Today, April 22nd, is the first day of summer in Iceland (sumardagurinn fyrsti). It is an annual public holiday, celebrated on the first Thursday after 18 April, as per the old Icelandic calendar. It signifies the end of the last of the 6 short day (winter) months, Góa, and start of the first of the 6 nightless days (summer) months, Harpa.
Even though the climate of late April in Iceland is not very summer-like compared to many of our more southern countries, with still the good chance of frost and snow, the days are getting longer and longer.
Traditionally, the last night of winter is a night of celebrations and then parades and organized entertainment for the children on the first day of summer, though unfortunately not this year due to the pandemic. The children typically get small and practical summer gifts for outdoor use such as a ball, new sneakers etc.

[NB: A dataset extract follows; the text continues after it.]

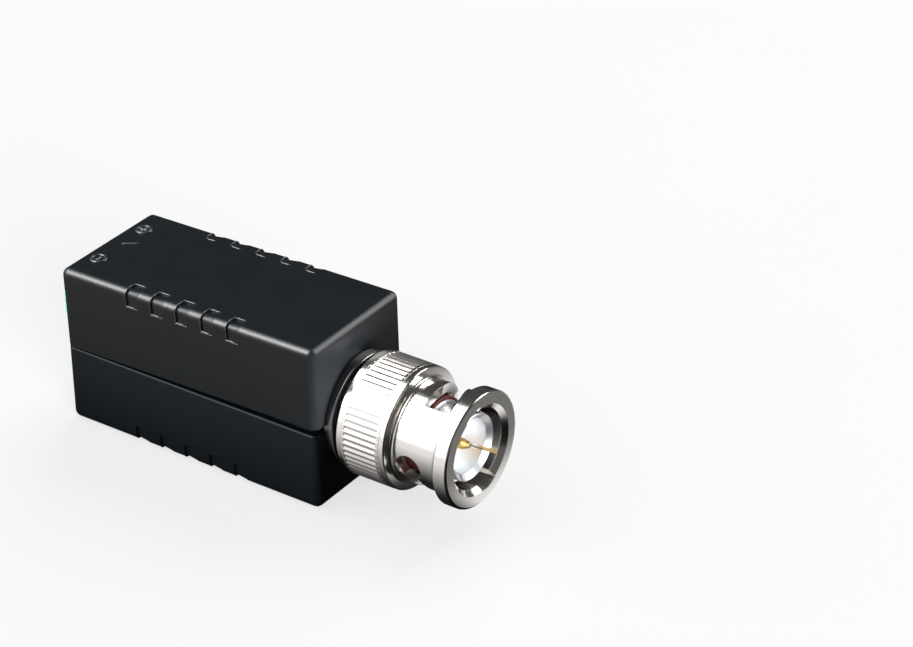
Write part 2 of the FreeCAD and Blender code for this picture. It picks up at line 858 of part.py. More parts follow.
pin = turned(
    [
        (-pin_back, 0.0),
        (-pin_back, pin_shank_radius),
        (insulator_end - pin_shank_setback, pin_shank_radius),
        (insulator_end - pin_shank_setback, pin_radius),
        (pin_end - pin_taper, pin_radius, pin_taper_round),
        (pin_end, pin_tip_radius, pin_tip_round),
        (pin_end, 0.0),
    ]
)
pin_tail = post(tail_x, 0.0, board_bottom - lead_length, axis_height, pin_tail_radius)
save("centre_pin", joined([pin, pin_tail]))

# Toroidal transformer
core_z0 = board_top + winding_sheet + seat_play
core_z1 = core_z0 + core_height
core = post(core_x, 0.0, core_z0, core_z1, core_outer)
core = core.cut(post(core_x, 0.0, core_z0 - overcut, core_z1 + overcut, core_inner))
core_rims = [e for e in core.Edges if len(e.Vertexes) == 1]
core = core.makeFillet(core_round, core_rims)
save("toroid_core", core)

gap = seat_play
r0 = core_inner - winding_sheet
r1 = core_outer + winding_sheet
z0 = core_z0 - winding_sheet
z1 = core_z1 + winding_sheet
winding_corners = ((r0, z0), (r1, z0), (r1, z1), (r0, z1))
outer_wire = outline([(core_x + reach, z, winding_round) for reach, z in winding_corners])
inner_wire = outline(
    [
        (core_x + core_inner - gap, core_z0 - gap),
        (core_x + core_outer + gap, core_z0 - gap),
        (core_x + core_outer + gap, core_z1 + gap),
        (core_x + core_inner - gap, core_z1 + gap),
    ]
)
winding_face = Part.Face(outer_wire).cut(Part.Face(inner_wire))
winding = winding_face.revolve(Vector(core_x, 0, 0), Vector(0, 0, 1), winding_sweep)
winding.rotate(Vector(core_x, 0, 0), Vector(0, 0, 1), -winding_sweep / 2.0)
save("toroid_winding", winding)

# Surge diode across the line
diode_z = board_top + diode_radius + seat_play
diode = Part.makeCylinder(
    diode_radius, diode_length, Vector(diode_x, -diode_length / 2.0, diode_z), Vector(0, 1, 0)
)
diode = diode.makeFillet(diode_round, [e for e in diode.Edges if len(e.Vertexes) == 1])
save("surge_diode", diode)

# Film capacitor and chip resistors
capacitor = box(
    capacitor_x - capacitor_depth / 2.0,
    capacitor_x + capacitor_depth / 2.0,
    -capacitor_length / 2.0,
    capacitor_length / 2.0,
    board_top,
    board_top + capacitor_height,
)
capacitor_middle = board_top + capacitor_height / 2.0
top_edges = [e for e in capacitor.Edges if min(v.Point.z for v in e.Vertexes) > capacitor_middle]
capacitor = capacitor.makeFillet(capacitor_round, top_edges)
save("film_capacitor", capacitor)

chips = []
for chip_side in (-1.0, 1.0):
    chip_y = chip_side * chip_spread
    chips.append(
        box(
            chip_x - chip_length / 2.0,
            chip_x + chip_length / 2.0,
            chip_y - chip_depth / 2.0,
            chip_y + chip_depth / 2.0,
            board_top,
            board_top + chip_height,
        )
    )
save("chip_resistors", Part.makeCompound(chips))
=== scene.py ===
# %% [markdown]
# # An inline video balun on a pale table
#
# The object joins a twisted pair to a coaxial socket. A black case is split along its middle, a
# nickel-plated bayonet plug stands on its front face, and a push-button terminal fills its back.
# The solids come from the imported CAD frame, in metres, with the case resting on the table. This
# notebook gives each of them its finish, adds the parts that only show close up, and sets the
# camera, the table and the light.

# %% The frame
import math

import bmesh
import bpy
import numpy as np
from mathutils import Matrix, Vector


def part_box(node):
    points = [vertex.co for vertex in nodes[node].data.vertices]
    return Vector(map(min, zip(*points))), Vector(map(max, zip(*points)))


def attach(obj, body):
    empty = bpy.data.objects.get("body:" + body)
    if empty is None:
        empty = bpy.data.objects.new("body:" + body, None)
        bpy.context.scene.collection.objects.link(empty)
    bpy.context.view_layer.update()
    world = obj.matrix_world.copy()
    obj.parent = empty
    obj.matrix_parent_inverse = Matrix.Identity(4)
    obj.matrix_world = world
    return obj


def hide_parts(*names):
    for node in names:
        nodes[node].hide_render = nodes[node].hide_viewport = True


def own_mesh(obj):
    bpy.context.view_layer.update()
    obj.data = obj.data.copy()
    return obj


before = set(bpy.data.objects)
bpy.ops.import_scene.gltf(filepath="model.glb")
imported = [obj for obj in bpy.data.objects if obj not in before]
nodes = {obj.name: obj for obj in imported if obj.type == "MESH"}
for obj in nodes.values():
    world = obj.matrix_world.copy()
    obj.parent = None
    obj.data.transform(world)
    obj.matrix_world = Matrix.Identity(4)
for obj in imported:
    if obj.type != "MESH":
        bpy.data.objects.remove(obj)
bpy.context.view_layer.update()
mm = 0.001
print("solids in the frame:", len(nodes))

# %% [markdown]
# ## Places read from the frame
#
# The case's front face and the plug's axis are all that the rest needs. Reading them from the
# solids keeps every added piece where the CAD says.

# %% Places
face_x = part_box("lower_shell")[1].x
ring_low, ring_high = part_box("coupling_ring")
axis_z = (ring_low.z + ring_high.z) / 2.0
print("front face at x = %.2f mm, plug axis at z = %.2f mm" % (face_x / mm, axis_z / mm))


# %% Into the scene
def linked(name, data):
    """An object for a mesh, a lamp or a lens, linked into the scene at the origin."""
    thing = bpy.data.objects.new(name, data)
    bpy.context.scene.collection.objects.link(thing)
    return thing


# %% [markdown]
# ## The camera
#
# The photograph was taken with a long lens from above and to the right, so its lines hardly
# converge. Its place was worked out from the corners of the case and the circles of the plug: two
# angles, a small roll, a distance, and the pixel in which one known point of the object lies. A
# camera at any other place would show the same object with other proportions, so nothing here is
# set by eye.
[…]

According to the old folk belief, a good summer is ensured if the last day of winter and first day of summer meet with frost.

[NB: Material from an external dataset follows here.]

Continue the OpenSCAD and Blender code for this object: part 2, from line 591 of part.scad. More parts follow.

There was frost in many location around the country at midnight, mostly in the North and East. Unfortunately this did not happen this year in Akureyri, but we came very close only +1 c in Akureyri at midnight so lets hope the old beliefs bare some truth.......!
What is the old Icelandic calendar? The old Icelandic calendar is not a solar calendar but a lunar calendar. It divides the year into 12 months of 30 days each, counted from new moon to new moon. Solstices and equinoxes play a big role in the calendar, since they are important natural markers in Iceland. The 12 months are divided into six nattleysi (nightless days), or summer months, and six skammdegi (short days), or winter months. In the middle of summer, an extra period is added, called sumarauki (additional summer, these days referring to Indian summer) to make sure each month would start around the same time each year.
Iceland used the old calendar up until the 18th century, after which they switched to the Gregorian calendar. Even though it is not in use anymore in modern times, you can still notice the influence of it during the year, because the dates of some Icelandic holidays, like First Day of Summer and Þorrablót, are still calculated based on it.